WHAT IS BEING ASKED: Using the data beneath this instruction, retype only the lines from the one that contains "7.4, 4.1, -e);" down to the one that contains "obj.matrix_parent_inverse = Matrix.Identity(4)", both included, exactly as they appear.

>> Start

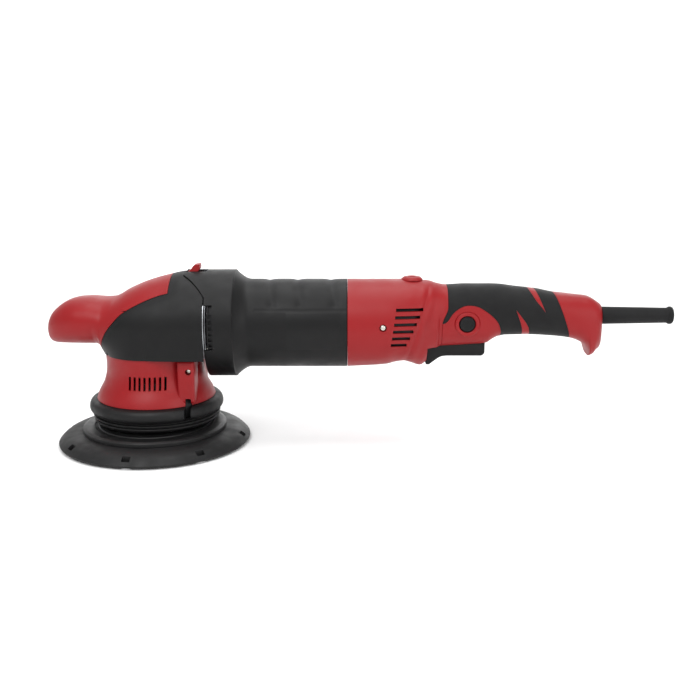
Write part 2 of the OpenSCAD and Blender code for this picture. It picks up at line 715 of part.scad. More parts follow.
module housing_screws() {
    color("silver") for (dir = [-1, 1])
        side_screw(motor_end + 27, 2.2, -dir * (barrel_r - 1), 12, 2.5, 1.55, dir);
}

module handle_screws() {
    color("silver") for (p = screw_at) side_screw(p[0], p[1], p[2] + 0.3, p[2] + 8, 3.3, 1.5, -1);
}

module shroud_screws() {
    color("silver") for (side = [-1, 1])
        side_screw(lug_screw_x, -head_drop - lug_screw_drop, side * (shroud_r - 5), 8, 2.25, 1.5, -side);
}

module gearbox_screws() {
    color("silver") flange_screws() union() {
        bar_x(40, 9, 2, 0, axis_z, 32);
        bar_x(46.2, 3.6, 3.6, 0, axis_z, 32);
    }
}

// ---- motor ----

module armature_shaft() {
    color("silver") union() {
        bar_x(16, 10.5, 3.2);
        bar_x(26.5, bracket_x + 8 - 26.5, shaft_r);
        bar_x(front_bearing_x, front_bearing_l + 2, 5 - run_gap);
    }
}

module armature_core() {
    slots = 12;
    color("dimgray") difference() {
        tube_x(stator_x, core_l, 16.8, shaft_r);
        for (k = [0:slots - 1]) rotate_about_motor(360 / slots * k)
            box(stator_x - 1, stator_x + core_l + 1, -1, 1, axis_z + 15.2, axis_z + 18);
    }
}

module armature_windings() {
    color("chocolate") for (x = [stator_x - 7, stator_x + core_l]) tube_x(x, 7, 14.6, shaft_r);
}

module commutator() {
    bars = 24;
    color("peru") difference() {
        tube_x(comm_x, comm_l, 11.5, shaft_r);
        for (k = [0:bars - 1]) rotate_about_motor(360 / bars * k)
            box(comm_x - 1, comm_x + comm_l - 2, -0.3, 0.3, axis_z + 10.9, axis_z + 12);
    }
}

module fan() {
    blades = 11;
    fan_r = collar_r - collar_wall - 7;
    x0 = 52;
    color("#e8e4d8") union() {
        tube_x(x0, 11, 8, shaft_r);
        tube_x(x0, 1.8, fan_r, 7);
        for (k = [0:blades - 1]) rotate_about_motor(360 / blades * k)
            box(x0 + 1, x0 + 10.5, -0.7, 0.7, axis_z + 7.5, axis_z + fan_r - 0.5);
    }
}

module fan_baffle() {
    color("#444444") tube_x(shoulder_x - 2.7, 1.6, collar_r - collar_wall, 22);
}

module bearing_x(x, l, r_out, r_in) {
    color("lightsteelblue") difference() {
        tube_x(x, l, r_out, r_in);
        for (end = [x - 1, x + l - 0.6]) tube_x(end, 1.6, r_out - (r_out - r_in) * 0.3, r_in + (r_out - r_in) * 0.3);
    }
}

module bearing_z(z, l, r_out, r_in, y = 0) {
    color("lightsteelblue") difference() {
        tube_z(z, l, r_out, r_in, y);
        for (end = [z - 1, z + l - 0.6])
            tube_z(end, 1.6, r_out - (r_out - r_in) * 0.3, r_in + (r_out - r_in) * 0.3, y);
    }
}

module front_bearing() { bearing_x(front_bearing_x, front_bearing_l, front_bearing_r, 5); }

module rear_bearing() { bearing_x(bracket_x + 1, 7, 11, shaft_r + run_gap); }

module rear_bracket() {
    color("#333333") difference() {
        union() {
            bar_x(bracket_x, 3, barrel_r - barrel_wall);
            bar_x(bracket_x, 9, 14.5);
        }
        bar_x(bracket_x + 1, 10, 11);
        bar_x(bracket_x - 1, 4, 6);
        for (k = [0:5]) rotate_about_motor(60 * k + 30) bar_x(bracket_x - 1, 6, 5, 0, axis_z + 22);
    }
}

module stator_core() {
    color("slategray") difference() {
        tube_x(stator_x, core_l, barrel_r - barrel_wall, 17.4);
        for (side = [-1, 1]) box(stator_x - 1, stator_x + core_l + 1, side < 0 ? -27 : 8, side < 0 ? -8 : 27,
            axis_z - 4, axis_z + 4);
    }
}

module field_coils() {
    color("chocolate") for (x = [stator_x - 6, stator_x + core_l]) difference() {
        tube_x(x, 6, 29, 19.5);
        box(x - 1, x + 7, -40, 40, axis_z - 6, axis_z + 6);
    }
}

module brush_holders() {
    x = comm_x + comm_l / 2;
    color("goldenrod") for (side = [0, 1]) mirror([0, side, 0]) difference() {
        box(x - 5, bracket_x, 12.8, 27, axis_z - 5, axis_z + 5);
        box(x - 3.2, x + 3.2, 10, 26, axis_z - 3.6, axis_z + 3.6);
        box(x + 5, bracket_x + 1, 10, 26, axis_z - 3.6, axis_z + 3.6);
    }
}

module carbon_brushes() {
    x = comm_x + comm_l / 2;
    color("#222222") for (side = [0, 1]) mirror([0, side, 0])
        box(x - 3.2, x + 3.2, 11.8, 24, axis_z - 3.6, axis_z + 3.6);
}

// ---- gears and spindles ----

// A point at distance d from the meeting point of the axes, at cone angle c and azimuth a about -Z or +X.
function ring_point(d, c, a) = [d * sin(c) * cos(a), d * sin(c) * sin(a), axis_z - d * cos(c)];
function pinion_point(d, c, a) = [d * cos(c), d * sin(c) * sin(a), axis_z + d * sin(c) * cos(a)];

// One tooth in four steps of its pitch: root, rise, tip, fall. Each is [share of the pitch, angle over the pitch cone].
tip_angle = atan(0.75 * gear_m / cone_l);
root_angle = -atan(1.2 * gear_m / cone_l);
tooth_steps = [[0, tip_angle], [0.13, tip_angle], [0.25, root_angle], [0.75, root_angle], [0.87, tip_angle]];

module ring_gear() {
    count = ring_teeth;
    flat_in = spindle_r + 0.4;
    steps = [for (k = [0:count - 1], t = tooth_steps) [360 / count * (k + 0.5 + t[0]), 90 - pinion_angle + t[1]]];
    color("darkgray") wrap([
        [for (q = steps) ring_point(cone_l, q[1], q[0])],
        [for (q = steps) ring_point(cone_in, q[1], q[0])],
        [for (q = steps) [flat_in * cos(q[0]), flat_in * sin(q[0]), gear_base + 3]],
        [for (q = steps) [flat_in * cos(q[0]), flat_in * sin(q[0]), gear_base]],
        [for (q = steps) [(cone_l - 2) * cos(q[0]), (cone_l - 2) * sin(q[0]), gear_base]]]);
}

module pinion() {
    count = pinion_teeth;
    steps = [for (k = [0:count - 1], t = tooth_steps) [180 + 360 / count * (k + t[0]), pinion_angle + t[1]]];
    bore = 3;
    color("darkgray") wrap([
        [for (q = steps) pinion_point(cone_in, q[1], q[0])],
        [for (q = steps) pinion_point(cone_l, q[1], q[0])],
        [for (q = steps) [cone_l + 2, 5 * sin(q[0]), axis_z + 5 * cos(q[0])]],
        [for (q = steps) [cone_l + 2, bore * sin(q[0]), axis_z + bore * cos(q[0])]],
        [for (q = steps) [cone_in, bore * sin(q[0]), axis_z + bore * cos(q[0])]]]);
}

// A closed ring-shaped skin over loops, the last joined to the first.
module wrap(loops) {
    n = len(loops[0]);
    m = len(loops);
    polyhedron(points = [for (l = loops, p = l) p],
        faces = [for (j = [0:m - 1], i = [0:n - 1], t = [0, 1]) let (a = j * n, b = (j + 1) % m * n, k = (i + 1) % n)
            t == 0 ? [a + i, a + k, b + k] : [a + i, b + k, b + i]], convexity = 10);
}

module spindle() {
    color("silver") union() {
        translate([0, 0, weight_top - 8]) cylinder(r = spindle_r, h = gear_base - weight_top + 8);
        translate([0, 0, gear_base - 1.2]) cylinder(r = spindle_r + 2, h = 1.2);
        translate([0, 0, gear_base]) cylinder(r = spindle_r + 0.4, h = 3);
        translate([0, 0, gear_base]) cylinder(r = 6, h = upper_z + upper_l - gear_base);
    }
}

module upper_bearing() { bearing_z(upper_z, upper_l, 9, 6 + run_gap); }

module lower_bearing() { bearing_z(lower_z, lower_l, lower_bearing_r, spindle_r + run_gap); }

module counterweight() {
    color("dimgray") difference() {
        union() {
            translate([0, -e, cup_z]) cylinder(r = pad_bearing_r + 3, h = cup_top - cup_z + 2);
            intersection() {
                translate([0, 0, cup_top]) cylinder(r = 28, h = weight_top - cup_top);
                box(-40, 40, -weight_cut, 40, 0, 200);
            }
            intersection() {
                translate([0, 0, cup_z]) cylinder(r = weight_r, h = weight_top - cup_z);
                box(-40, 40, 3, 40, 0, 200);
            }
        }
        translate([0, -e, cup_z - 1]) cylinder(r = pad_bearing_r, h = cup_top - cup_z + 1);
        translate([0, 0, weight_top - 8]) cylinder(r = spindle_r, h = 10);
    }
}

module pad_bearings() {
    for (k = [0, 1])
        bearing_z(cup_z + 1.4 + k * pad_bearing_l, pad_bearing_l, pad_bearing_r, pad_spindle_r + run_gap, -e);
}

module pad_spindle() {
    color("silver") translate([0, -e, 0]) difference() {
        union() {
            translate([0, 0, hub_z]) cylinder(r = 15, h = 5);
            translate([0, 0, hub_z]) cylinder(r = pad_spindle_r + 2, h = cup_z + 1.1 - hub_z);
            translate([0, 0, hub_z]) cylinder(r = pad_spindle_r, h = cup_top - 0.3 - hub_z);
        }
        translate([0, 0, hub_z - 1]) cylinder(r = 4, h = 17);
    }
}

module plate_hub() {
    color("#2a2a2a") difference() {
        union() {
            translate([0, -e, foam_z]) cylinder(d = hub_d, h = hub_t - 0.8);
            translate([0, -e, foam_z]) cylinder(d = hub_d - 4, h = hub_t);
        }
        translate([0, -e, 0]) cylinder(r = 4.1, h = 40);
    }
}

window_out = plate_r - 2.6;
window_in = plate_r - 6.8;
module rim_windows() {
    for (k = [0:window_count - 1]) translate([0, -e, 0]) rotate([0, 0, -97 + 360 / window_count * k])
        box(window_in, window_out, -3.2, 3.2, -1, foam_z + 1);
}

module plate_foam() {
    step = plate_r - hub_d / 2;
    color("#333333") difference() {
        translate([0, -e, 0]) rotate_extrude() polygon([[plate_hole_r, hook_t], [plate_r - 0.6, hook_t], [plate_r, hook_t + 0.8],
            [plate_r - step * 0.23, hook_t + foam_t * 0.62], [plate_r - step * 0.56, foam_z - 0.8],
            [hub_d / 2, foam_z], [plate_hole_r, foam_z]]);
        rim_windows();
    }
}

module hook_face() {
    color("#444444") difference() {
        translate([0, -e, 0]) cylinder(r = plate_r - 1, h = hook_t);
        translate([0, -e, -1]) cylinder(r = plate_hole_r, h = 5);
        rim_windows();
    }
}

module plate_bolt() {
    color("silver") translate([0, -e, 0]) union() {
        translate([0, 0, foam_z - 6.6]) cylinder(r = 6.4, h = 5, $fn = 6);
        translate([0, 0, foam_z - 1.6]) cylinder(r = 4, h = hub_t + 16);
    }
}

module plate_washer() { color("silver") tube_z(foam_z - 1.6, 1.6, 7.4, 4.1, -e); }

nose_grip();
head_cover_left();
head_cover_right();
gear_housing();
bearing_plate();
shroud();
bumper_ring();
motor_housing();
exhaust_grilles();
lock_slider();
slider_track();
handle_left();
handle_right();
grip_left();
grip_right();
switch_surround_left();
switch_surround_right();
hanger_boss();
trigger();
trigger_pin();
lock_button();
switch_body();
switch_plunger();
switch_spring();
speed_dial();
speed_module();
capacitor();
cord_boot();
cord_clamp();
inner_leads();
housing_screws();
handle_screws();
shroud_screws();
gearbox_screws();
armature_shaft();
armature_core();
armature_windings();
commutator();
fan();
fan_baffle();
front_bearing();
rear_bearing();
rear_bracket();
pinion();
ring_gear();
spindle();
upper_bearing();
lower_bearing();
counterweight();
pad_bearings();
pad_spindle();
plate_hub();
plate_foam();
hook_face();
plate_bolt();
plate_washer();
stator_core();
field_coils();
brush_holders();
carbon_brushes();
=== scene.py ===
# Dual action polisher: moulded shells, rubber, backing plate and hardware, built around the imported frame.
import json
import math

import bmesh
import bpy
import numpy as np
from mathutils import Matrix, Vector


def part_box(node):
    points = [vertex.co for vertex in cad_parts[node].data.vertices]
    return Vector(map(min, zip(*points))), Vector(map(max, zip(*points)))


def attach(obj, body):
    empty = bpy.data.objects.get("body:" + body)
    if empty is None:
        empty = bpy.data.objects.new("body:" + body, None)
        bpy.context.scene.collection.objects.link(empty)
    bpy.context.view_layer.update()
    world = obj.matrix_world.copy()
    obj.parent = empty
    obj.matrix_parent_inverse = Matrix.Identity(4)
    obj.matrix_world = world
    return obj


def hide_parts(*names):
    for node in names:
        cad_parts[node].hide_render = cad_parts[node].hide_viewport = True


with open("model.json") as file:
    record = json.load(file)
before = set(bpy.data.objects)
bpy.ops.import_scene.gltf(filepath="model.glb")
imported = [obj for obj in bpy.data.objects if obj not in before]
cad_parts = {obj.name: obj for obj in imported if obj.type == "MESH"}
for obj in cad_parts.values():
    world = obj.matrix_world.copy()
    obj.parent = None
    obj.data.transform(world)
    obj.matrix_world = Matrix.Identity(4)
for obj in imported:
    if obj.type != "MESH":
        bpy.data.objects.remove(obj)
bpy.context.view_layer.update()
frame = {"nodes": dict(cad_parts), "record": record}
mm = 0.001
print("frame loaded:", len(frame["nodes"]), "nodes")


# ---- places, all in millimetres and all read from the frame ----

def nodeBox(node):
    low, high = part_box(node)
    return np.array(low) / mm, np.array(high) / mm


def nodeMiddle(node):
    low, high = nodeBox(node)
    return (low + high) / 2


axisZ = nodeMiddle("armature_shaft")[2]
padY = nodeMiddle("hook_face")[1]
motorEnd = nodeBox("motor_housing")[1][0]
windowInset = 2.8
motorStart = nodeBox("exhaust_grilles")[0][0] - windowInset
tailEnd = nodeBox("handle_left")[1][0]
headZ = nodeBox("shroud")[1][2]
bossRise = 2.4
barrelR = nodeBox("hanger_boss")[1][2] - axisZ - bossRise
collarR = nodeBox("motor_housing")[1][1]
buttonX, buttonZ = nodeMiddle("lock_button")[0], nodeMiddle("lock_button")[2]
gripStart = nodeBox("grip_left")[0][0]
sides = ((-1, "Left"), (1, "Right"))


def across(side, inner, outer):
    return sorted((side * inner, side * outer))


# ---- nodes ----

def addNode(tree, kind, inputs=None, **settings):
    node = tree.nodes.new(kind)
    for key, value in settings.items():
        setattr(node, key, value)
    for key, value in (inputs or {}).items():
        if isinstance(value, tuple) and isinstance(value[0], bpy.types.Node):
            tree.links.new(value[0].outputs[value[1]], node.inputs[key])
        else:
            node.inputs[key].default_value = value
    return node


def linearColour(code):
    parts = [int(code[i:i + 2], 16) / 255 for i in (1, 3, 5)]
    return [p / 12.92 if p <= 0.04045 else ((p + 0.055) / 1.055) ** 2.4 for p in parts] + [1.0]


# ---- materials ----

def newMaterial(name):
    material = bpy.data.materials.new(name)
    material.use_nodes = True
    tree = material.node_tree
    tree.nodes.clear()
    shader = addNode(tree, "ShaderNodeBsdfPrincipled")
    addNode(tree, "ShaderNodeOutputMaterial", {"Surface": (shader, "BSDF")})
    place = addNode(tree, "ShaderNodeTexCoord")
    return material, tree, shader, place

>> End

SOLUTION TO THIS TASK:
module plate_washer() { color("silver") tube_z(foam_z - 1.6, 1.6, 7.4, 4.1, -e); }

nose_grip();
head_cover_left();
head_cover_right();
gear_housing();
bearing_plate();
shroud();
bumper_ring();
motor_housing();
exhaust_grilles();
lock_slider();
slider_track();
handle_left();
handle_right();
grip_left();
grip_right();
switch_surround_left();
switch_surround_right();
hanger_boss();
trigger();
trigger_pin();
lock_button();
switch_body();
switch_plunger();
switch_spring();
speed_dial();
speed_module();
capacitor();
cord_boot();
cord_clamp();
inner_leads();
housing_screws();
handle_screws();
shroud_screws();
gearbox_screws();
armature_shaft();
armature_core();
armature_windings();
commutator();
fan();
fan_baffle();
front_bearing();
rear_bearing();
rear_bracket();
pinion();
ring_gear();
spindle();
upper_bearing();
lower_bearing();
counterweight();
pad_bearings();
pad_spindle();
plate_hub();
plate_foam();
hook_face();
plate_bolt();
plate_washer();
stator_core();
field_coils();
brush_holders();
carbon_brushes();
=== scene.py ===
# Dual action polisher: moulded shells, rubber, backing plate and hardware, built around the imported frame.
import json
import math

import bmesh
import bpy
import numpy as np
from mathutils import Matrix, Vector


def part_box(node):
    points = [vertex.co for vertex in cad_parts[node].data.vertices]
    return Vector(map(min, zip(*points))), Vector(map(max, zip(*points)))


def attach(obj, body):
    empty = bpy.data.objects.get("body:" + body)
    if empty is None:
        empty = bpy.data.objects.new("body:" + body, None)
        bpy.context.scene.collection.objects.link(empty)
    bpy.context.view_layer.update()
    world = obj.matrix_world.copy()
    obj.parent = empty
    obj.matrix_parent_inverse = Matrix.Identity(4)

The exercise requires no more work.